Иногда — паллиатив возможности уже на этом предварительном этапе подсмотреть поведение возникающих действующих лиц.
Иногда — концентрированная запись того ощущения, которое должно возникнуть от сцены, чаще всего — поиски.
Такие же бесконечные поиски, как двадцать раз переламываемые ходы, движения сцены, последовательности эпизодов, смены реплик внутри эпизода.
Иногда снятая в будущем сцена ничего с виду общего с ними иметь не будет.
Иногда — окажется почти ожившим наброском, сделанным за два года до этого.
Иногда вместе с кучей черновых записей сцен даже в сценарий не войдет.
Иногда вместе со сценой останется за пределами рабочего сценария.
Но иногда же из этих набросков родятся жесткие установки для постройки декораций.
Иногда — та или иная черта грима или линия костюма.
Иногда они определяют собой образ будущего кадра.

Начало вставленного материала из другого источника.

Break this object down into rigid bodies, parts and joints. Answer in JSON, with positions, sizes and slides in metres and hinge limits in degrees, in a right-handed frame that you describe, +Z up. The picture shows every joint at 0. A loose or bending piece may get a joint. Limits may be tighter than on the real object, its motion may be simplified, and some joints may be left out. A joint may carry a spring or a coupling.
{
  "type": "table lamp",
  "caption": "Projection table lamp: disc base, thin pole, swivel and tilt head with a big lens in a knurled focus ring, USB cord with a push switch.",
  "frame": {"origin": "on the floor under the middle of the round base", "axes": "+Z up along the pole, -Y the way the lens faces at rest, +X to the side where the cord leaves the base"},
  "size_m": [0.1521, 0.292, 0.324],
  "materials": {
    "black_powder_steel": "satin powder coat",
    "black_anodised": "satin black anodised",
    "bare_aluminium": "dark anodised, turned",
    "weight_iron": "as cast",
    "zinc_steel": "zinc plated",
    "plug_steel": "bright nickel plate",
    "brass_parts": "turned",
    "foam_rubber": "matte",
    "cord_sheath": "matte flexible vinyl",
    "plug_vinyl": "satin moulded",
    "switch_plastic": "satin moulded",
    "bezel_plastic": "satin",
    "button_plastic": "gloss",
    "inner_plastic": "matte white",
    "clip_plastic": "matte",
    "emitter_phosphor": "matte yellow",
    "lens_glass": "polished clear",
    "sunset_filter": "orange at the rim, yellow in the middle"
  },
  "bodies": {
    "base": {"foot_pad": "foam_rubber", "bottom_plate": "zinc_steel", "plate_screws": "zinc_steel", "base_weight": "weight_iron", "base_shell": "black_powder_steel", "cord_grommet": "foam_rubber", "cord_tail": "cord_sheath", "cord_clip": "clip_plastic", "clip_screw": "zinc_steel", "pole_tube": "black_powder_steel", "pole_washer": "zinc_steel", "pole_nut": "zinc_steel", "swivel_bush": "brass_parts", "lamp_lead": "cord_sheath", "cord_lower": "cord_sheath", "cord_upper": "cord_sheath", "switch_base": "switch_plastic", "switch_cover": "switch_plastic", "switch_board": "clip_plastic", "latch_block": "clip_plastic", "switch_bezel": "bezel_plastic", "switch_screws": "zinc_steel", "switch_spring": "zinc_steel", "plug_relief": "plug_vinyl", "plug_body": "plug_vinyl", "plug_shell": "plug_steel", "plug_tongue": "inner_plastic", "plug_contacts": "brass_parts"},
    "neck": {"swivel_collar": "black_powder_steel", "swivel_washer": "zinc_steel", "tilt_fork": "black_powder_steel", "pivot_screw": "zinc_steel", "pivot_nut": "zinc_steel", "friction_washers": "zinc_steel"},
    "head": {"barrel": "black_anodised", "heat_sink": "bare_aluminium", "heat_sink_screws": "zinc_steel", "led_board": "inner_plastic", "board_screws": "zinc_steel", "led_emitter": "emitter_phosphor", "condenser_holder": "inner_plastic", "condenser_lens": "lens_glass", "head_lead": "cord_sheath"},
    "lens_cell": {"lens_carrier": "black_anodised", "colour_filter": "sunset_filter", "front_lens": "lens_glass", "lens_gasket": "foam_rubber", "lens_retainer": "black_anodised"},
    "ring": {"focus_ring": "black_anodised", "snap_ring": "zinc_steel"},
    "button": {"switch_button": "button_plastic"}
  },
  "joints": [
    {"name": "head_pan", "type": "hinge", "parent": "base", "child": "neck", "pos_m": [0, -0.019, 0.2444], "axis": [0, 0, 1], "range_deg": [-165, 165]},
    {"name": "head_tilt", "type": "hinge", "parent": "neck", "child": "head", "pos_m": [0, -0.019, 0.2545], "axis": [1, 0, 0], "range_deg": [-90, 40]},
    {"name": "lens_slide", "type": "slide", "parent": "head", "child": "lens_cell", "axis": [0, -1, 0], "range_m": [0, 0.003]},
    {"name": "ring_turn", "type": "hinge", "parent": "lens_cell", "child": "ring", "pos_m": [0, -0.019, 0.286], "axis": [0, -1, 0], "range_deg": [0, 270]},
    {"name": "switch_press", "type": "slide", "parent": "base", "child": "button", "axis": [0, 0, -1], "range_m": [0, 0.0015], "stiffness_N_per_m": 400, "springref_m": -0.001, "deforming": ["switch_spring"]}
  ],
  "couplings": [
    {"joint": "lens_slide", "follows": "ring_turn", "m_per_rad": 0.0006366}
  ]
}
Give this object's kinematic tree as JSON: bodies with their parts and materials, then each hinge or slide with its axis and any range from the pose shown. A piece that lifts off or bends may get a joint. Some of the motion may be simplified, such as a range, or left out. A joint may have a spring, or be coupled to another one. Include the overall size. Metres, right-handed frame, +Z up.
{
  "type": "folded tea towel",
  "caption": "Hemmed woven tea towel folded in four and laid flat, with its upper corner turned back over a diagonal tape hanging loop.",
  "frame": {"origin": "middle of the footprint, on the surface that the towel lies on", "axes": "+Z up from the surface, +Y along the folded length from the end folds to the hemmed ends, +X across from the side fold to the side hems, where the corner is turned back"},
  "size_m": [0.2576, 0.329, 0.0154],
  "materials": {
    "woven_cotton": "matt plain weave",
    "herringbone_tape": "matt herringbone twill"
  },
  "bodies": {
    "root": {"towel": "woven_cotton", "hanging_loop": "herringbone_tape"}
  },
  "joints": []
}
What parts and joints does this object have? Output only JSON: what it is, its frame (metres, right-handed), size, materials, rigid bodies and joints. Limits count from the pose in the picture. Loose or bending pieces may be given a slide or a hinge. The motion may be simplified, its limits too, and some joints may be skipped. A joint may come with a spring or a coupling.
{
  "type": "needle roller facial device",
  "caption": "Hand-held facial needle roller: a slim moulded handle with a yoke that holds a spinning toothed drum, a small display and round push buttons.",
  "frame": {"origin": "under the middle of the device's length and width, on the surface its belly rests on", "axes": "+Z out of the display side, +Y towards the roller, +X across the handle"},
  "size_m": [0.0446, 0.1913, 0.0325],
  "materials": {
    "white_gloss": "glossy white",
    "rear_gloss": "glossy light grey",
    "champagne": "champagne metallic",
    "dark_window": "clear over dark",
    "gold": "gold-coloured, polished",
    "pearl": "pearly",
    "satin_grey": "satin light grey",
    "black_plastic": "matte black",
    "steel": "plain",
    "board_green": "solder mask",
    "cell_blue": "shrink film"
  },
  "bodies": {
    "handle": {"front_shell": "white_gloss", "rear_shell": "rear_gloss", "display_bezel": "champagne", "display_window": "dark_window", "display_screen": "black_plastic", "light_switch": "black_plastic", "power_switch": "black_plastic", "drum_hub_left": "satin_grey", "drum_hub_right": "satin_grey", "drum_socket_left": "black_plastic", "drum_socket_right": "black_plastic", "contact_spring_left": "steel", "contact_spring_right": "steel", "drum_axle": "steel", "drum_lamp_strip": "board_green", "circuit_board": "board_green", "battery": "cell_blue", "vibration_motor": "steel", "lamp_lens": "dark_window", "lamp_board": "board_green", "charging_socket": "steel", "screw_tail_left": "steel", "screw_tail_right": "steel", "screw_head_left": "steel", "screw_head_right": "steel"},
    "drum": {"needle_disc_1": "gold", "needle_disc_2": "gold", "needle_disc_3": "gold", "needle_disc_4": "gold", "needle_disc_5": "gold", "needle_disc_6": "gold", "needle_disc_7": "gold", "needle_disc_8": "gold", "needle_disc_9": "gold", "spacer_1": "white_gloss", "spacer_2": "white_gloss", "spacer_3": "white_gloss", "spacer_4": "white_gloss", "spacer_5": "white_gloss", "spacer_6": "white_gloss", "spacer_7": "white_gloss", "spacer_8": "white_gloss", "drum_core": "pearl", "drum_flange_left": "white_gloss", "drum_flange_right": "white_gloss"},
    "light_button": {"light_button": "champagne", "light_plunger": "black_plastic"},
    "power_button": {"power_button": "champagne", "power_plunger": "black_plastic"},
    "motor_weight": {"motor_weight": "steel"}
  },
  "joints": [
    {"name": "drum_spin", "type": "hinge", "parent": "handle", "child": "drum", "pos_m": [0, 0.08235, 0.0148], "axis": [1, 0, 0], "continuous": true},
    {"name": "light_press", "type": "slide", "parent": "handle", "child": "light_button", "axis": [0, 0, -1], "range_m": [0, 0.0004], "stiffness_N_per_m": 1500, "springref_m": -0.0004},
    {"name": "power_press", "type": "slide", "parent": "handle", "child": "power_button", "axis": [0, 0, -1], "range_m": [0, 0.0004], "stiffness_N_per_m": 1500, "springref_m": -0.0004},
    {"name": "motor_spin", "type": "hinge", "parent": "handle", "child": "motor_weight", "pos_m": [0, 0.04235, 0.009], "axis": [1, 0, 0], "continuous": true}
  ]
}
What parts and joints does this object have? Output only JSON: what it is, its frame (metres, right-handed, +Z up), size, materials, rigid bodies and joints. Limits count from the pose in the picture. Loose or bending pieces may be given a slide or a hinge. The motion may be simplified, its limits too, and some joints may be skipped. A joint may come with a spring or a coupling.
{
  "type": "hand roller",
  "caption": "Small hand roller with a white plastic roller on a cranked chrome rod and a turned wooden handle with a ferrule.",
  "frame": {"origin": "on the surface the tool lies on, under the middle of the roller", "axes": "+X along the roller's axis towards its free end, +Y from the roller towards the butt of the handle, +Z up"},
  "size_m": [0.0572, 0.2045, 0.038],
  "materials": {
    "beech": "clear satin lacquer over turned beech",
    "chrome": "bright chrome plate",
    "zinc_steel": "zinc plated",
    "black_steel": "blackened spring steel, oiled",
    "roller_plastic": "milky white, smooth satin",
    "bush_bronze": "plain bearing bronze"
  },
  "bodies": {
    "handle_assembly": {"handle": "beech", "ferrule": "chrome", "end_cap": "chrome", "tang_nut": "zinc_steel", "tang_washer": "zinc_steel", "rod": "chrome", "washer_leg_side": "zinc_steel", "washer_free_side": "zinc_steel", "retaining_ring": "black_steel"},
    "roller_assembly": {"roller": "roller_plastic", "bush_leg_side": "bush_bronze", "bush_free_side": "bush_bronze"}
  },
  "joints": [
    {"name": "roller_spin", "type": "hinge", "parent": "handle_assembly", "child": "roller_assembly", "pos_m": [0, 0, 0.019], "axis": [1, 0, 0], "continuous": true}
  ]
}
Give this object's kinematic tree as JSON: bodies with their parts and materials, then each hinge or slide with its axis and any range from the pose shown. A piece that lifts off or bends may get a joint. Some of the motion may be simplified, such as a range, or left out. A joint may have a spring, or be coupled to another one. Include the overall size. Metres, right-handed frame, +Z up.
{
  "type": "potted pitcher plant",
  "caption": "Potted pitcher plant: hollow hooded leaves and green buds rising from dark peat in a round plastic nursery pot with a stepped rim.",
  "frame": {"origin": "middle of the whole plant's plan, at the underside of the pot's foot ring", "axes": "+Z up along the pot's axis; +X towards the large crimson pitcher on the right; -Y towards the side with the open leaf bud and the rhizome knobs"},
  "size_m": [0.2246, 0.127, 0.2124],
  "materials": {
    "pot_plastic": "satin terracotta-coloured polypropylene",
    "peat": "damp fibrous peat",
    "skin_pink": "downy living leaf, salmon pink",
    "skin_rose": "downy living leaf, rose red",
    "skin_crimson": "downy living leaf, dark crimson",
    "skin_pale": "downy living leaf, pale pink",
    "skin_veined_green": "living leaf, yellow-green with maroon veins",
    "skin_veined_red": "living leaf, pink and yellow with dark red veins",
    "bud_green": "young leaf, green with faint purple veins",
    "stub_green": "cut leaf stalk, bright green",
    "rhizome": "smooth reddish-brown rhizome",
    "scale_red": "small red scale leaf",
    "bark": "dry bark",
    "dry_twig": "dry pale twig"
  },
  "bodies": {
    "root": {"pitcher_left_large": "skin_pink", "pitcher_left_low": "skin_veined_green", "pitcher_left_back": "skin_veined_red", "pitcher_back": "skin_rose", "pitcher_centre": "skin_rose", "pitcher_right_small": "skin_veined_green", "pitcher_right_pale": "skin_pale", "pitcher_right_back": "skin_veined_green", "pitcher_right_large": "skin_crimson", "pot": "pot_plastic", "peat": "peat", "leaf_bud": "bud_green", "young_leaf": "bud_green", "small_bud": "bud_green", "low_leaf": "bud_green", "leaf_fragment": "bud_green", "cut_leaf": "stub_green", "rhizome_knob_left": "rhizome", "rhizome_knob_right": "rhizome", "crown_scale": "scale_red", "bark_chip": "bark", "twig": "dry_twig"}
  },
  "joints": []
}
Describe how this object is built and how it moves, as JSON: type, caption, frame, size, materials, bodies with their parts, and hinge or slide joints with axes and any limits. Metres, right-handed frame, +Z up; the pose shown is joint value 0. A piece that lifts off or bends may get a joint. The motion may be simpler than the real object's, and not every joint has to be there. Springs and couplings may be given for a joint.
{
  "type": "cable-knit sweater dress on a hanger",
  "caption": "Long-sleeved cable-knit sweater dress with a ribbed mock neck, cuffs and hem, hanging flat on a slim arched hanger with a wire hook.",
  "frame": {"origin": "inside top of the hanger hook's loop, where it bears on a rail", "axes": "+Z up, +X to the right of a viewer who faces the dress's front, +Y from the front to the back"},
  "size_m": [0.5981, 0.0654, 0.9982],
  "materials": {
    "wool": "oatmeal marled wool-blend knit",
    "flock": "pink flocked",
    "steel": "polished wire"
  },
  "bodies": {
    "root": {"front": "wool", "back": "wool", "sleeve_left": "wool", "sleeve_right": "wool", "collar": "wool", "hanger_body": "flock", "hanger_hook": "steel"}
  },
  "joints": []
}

Иногда окажутся прописью для будущих ракурсов движения актера.
Эти рисунки наименее закончены, наиболее мимолетны, чаще всего понятны одному лишь автору.
Образец их — выхваченные из сотни набросков три ракурса Ивана в сцене покаяния перед фреской Страшного суда.
Участники процесса зрительного и драматического освоения темы — эти наброски, вероятно, способны и читателю помочь в получении более полного ощущения авторского замысла, изложенного пока что на бумаге.
С этой единственно целью, несмотря на их профессиональное несовершенство, публикуются эти рисунки.
Тысячи две их собратьев продолжают лежать по папкам. И вместе с напечатанными просят снисхождения у читателя, зрительные стенограммы — они на большее и не претендуют.

Комментарии

Статья написана в октябре 1943 г., первоначально она мыслилась как предисловие к рисункам Эйзенштейна, которые предполагалось издать иллюстративным приложением к сценарию ‘Иван Грозный’. Замысел Эйзенштейна не был осуществлен. Статья была опубликована в сборнике ‘Мосфильм’, вып. 1, М., 1959, стр. 207 — 212. В настоящем издании статья публикуется по авторизованной машинописи, хранящейся в ЦГАЛИ (ф. 1923, оп. 2).
В архиве Эйзенштейна хранятся сотни рисунков к будущей постановке ‘Ивана Грозного’. Некоторые из них были опубликованы в журнале ‘Искусство кино’, значительная часть рисунков вошла в книгу-альбом ‘Рисунки Эйзенштейна’ (М., ‘Искусство’, 1961).